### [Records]
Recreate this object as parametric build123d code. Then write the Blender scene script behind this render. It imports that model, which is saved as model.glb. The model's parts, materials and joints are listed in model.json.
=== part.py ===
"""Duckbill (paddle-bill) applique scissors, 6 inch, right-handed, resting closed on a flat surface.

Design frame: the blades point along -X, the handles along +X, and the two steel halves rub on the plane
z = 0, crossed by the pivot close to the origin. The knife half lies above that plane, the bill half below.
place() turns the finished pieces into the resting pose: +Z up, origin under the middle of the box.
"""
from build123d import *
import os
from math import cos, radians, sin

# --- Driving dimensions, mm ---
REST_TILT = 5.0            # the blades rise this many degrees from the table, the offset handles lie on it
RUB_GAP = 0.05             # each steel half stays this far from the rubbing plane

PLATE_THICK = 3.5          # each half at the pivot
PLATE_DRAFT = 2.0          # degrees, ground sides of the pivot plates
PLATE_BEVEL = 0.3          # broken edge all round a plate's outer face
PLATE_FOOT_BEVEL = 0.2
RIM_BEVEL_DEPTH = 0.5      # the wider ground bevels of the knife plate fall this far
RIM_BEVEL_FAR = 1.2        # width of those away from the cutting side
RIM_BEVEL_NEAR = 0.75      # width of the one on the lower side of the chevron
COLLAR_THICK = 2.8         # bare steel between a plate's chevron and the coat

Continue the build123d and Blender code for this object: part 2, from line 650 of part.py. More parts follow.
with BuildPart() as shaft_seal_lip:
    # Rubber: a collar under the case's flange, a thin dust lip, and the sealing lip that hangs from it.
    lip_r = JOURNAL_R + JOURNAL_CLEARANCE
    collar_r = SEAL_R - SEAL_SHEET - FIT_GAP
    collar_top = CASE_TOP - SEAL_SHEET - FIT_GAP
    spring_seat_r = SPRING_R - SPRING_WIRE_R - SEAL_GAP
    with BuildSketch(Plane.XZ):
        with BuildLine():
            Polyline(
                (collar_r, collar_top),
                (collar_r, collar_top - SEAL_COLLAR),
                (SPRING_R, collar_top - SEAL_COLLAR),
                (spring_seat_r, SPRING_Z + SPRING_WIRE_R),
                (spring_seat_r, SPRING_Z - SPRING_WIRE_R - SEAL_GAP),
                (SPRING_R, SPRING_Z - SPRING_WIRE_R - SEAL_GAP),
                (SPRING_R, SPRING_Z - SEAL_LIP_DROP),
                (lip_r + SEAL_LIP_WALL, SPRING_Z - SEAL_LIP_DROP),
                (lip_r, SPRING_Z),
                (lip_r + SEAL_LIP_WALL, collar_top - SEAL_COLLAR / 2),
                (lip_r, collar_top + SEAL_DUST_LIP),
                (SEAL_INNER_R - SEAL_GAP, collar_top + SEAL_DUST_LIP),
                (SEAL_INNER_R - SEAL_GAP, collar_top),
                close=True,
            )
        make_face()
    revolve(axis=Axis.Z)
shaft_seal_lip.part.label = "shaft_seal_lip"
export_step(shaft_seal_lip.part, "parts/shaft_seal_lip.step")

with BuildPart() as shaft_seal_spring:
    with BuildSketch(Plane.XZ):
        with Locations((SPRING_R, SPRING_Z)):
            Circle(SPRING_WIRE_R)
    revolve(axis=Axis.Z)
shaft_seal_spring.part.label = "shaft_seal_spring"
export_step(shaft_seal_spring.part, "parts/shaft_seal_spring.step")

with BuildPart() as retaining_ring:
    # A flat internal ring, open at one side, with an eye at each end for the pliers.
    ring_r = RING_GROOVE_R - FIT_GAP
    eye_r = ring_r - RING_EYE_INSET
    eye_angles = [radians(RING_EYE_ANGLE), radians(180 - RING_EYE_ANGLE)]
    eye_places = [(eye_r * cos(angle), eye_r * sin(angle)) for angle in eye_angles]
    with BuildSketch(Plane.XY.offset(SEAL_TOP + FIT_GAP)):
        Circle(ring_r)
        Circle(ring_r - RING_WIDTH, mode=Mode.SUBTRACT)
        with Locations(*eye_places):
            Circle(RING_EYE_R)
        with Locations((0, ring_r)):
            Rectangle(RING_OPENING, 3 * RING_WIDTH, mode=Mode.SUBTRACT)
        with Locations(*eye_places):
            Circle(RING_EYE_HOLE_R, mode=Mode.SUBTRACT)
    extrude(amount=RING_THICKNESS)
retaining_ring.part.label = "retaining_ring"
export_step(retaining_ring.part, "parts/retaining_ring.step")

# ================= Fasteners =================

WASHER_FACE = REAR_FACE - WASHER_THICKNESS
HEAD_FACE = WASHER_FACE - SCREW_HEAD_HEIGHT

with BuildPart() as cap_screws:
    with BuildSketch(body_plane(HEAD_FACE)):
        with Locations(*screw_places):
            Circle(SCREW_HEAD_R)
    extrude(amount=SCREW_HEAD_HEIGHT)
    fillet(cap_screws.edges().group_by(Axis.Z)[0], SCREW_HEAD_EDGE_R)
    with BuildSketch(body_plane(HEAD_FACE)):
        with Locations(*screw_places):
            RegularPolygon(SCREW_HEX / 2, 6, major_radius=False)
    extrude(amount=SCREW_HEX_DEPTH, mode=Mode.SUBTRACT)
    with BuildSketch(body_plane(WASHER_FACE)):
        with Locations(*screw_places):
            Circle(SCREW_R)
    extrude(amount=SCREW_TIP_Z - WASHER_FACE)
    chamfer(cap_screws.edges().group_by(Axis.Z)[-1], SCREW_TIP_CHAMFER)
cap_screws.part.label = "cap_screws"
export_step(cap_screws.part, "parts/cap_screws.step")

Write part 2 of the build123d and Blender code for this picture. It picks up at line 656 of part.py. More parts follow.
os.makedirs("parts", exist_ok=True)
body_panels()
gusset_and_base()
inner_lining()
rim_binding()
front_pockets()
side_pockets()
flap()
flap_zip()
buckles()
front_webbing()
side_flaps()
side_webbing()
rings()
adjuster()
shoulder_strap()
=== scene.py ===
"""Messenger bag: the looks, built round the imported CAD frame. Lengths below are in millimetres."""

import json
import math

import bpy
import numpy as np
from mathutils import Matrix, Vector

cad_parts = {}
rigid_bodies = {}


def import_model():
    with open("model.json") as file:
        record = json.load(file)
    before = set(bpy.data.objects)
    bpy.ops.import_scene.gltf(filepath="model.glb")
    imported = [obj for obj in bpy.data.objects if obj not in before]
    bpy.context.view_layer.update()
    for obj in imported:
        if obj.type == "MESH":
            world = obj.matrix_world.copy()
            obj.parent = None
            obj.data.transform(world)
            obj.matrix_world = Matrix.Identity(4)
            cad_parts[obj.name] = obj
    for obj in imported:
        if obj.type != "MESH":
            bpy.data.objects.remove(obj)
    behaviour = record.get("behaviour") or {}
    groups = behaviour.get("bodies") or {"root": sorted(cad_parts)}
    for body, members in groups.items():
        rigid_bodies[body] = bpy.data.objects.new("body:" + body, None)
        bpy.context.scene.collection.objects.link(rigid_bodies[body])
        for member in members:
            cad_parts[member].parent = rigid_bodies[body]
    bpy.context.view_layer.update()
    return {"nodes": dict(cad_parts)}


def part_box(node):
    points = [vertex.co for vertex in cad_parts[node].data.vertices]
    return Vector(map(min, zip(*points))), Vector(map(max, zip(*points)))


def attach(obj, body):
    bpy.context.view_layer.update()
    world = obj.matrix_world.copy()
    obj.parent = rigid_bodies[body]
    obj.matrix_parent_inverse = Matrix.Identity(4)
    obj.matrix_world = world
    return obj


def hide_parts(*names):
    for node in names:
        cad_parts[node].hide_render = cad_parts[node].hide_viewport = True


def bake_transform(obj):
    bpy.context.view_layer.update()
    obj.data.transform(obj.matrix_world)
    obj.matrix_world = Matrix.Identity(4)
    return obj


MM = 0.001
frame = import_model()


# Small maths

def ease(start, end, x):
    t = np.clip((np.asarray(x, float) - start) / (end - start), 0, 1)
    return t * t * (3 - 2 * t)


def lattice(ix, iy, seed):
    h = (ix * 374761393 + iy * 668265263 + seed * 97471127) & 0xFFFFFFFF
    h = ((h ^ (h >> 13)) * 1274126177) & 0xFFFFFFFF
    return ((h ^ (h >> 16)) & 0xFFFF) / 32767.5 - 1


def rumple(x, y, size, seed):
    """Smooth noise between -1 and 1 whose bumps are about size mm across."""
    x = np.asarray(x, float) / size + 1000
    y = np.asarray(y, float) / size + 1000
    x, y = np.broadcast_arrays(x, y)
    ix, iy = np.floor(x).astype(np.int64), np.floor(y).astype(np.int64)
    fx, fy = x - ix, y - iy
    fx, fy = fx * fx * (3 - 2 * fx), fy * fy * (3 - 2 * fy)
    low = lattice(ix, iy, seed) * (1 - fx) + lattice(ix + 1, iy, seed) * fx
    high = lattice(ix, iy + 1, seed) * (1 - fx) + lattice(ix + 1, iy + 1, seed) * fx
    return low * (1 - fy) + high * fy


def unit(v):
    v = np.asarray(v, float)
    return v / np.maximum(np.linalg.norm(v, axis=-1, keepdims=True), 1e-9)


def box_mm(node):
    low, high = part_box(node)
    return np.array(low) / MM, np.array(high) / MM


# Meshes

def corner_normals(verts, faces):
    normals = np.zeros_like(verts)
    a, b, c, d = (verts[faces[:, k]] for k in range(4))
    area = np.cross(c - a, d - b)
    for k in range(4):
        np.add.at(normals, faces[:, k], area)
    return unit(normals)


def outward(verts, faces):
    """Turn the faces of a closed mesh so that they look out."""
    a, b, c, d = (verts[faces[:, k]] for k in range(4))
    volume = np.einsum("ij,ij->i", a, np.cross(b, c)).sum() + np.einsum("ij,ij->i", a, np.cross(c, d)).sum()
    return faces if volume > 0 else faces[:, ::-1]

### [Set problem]
Return only the stretch of the material above from the line holding "Write part 2" through the line holding "points = [vertex.co", copied exactly.

### [Exercise output]
Write part 2 of the build123d and Blender code for this picture. It picks up at line 656 of part.py. More parts follow.
os.makedirs("parts", exist_ok=True)
body_panels()
gusset_and_base()
inner_lining()
rim_binding()
front_pockets()
side_pockets()
flap()
flap_zip()
buckles()
front_webbing()
side_flaps()
side_webbing()
rings()
adjuster()
shoulder_strap()
=== scene.py ===
"""Messenger bag: the looks, built round the imported CAD frame. Lengths below are in millimetres."""

import json
import math

import bpy
import numpy as np
from mathutils import Matrix, Vector

cad_parts = {}
rigid_bodies = {}


def import_model():
    with open("model.json") as file:
        record = json.load(file)
    before = set(bpy.data.objects)
    bpy.ops.import_scene.gltf(filepath="model.glb")
    imported = [obj for obj in bpy.data.objects if obj not in before]
    bpy.context.view_layer.update()
    for obj in imported:
        if obj.type == "MESH":
            world = obj.matrix_world.copy()
            obj.parent = None
            obj.data.transform(world)
            obj.matrix_world = Matrix.Identity(4)
            cad_parts[obj.name] = obj
    for obj in imported:
        if obj.type != "MESH":
            bpy.data.objects.remove(obj)
    behaviour = record.get("behaviour") or {}
    groups = behaviour.get("bodies") or {"root": sorted(cad_parts)}
    for body, members in groups.items():
        rigid_bodies[body] = bpy.data.objects.new("body:" + body, None)
        bpy.context.scene.collection.objects.link(rigid_bodies[body])
        for member in members:
            cad_parts[member].parent = rigid_bodies[body]
    bpy.context.view_layer.update()
    return {"nodes": dict(cad_parts)}


def part_box(node):
    points = [vertex.co for vertex in cad_parts[node].data.vertices]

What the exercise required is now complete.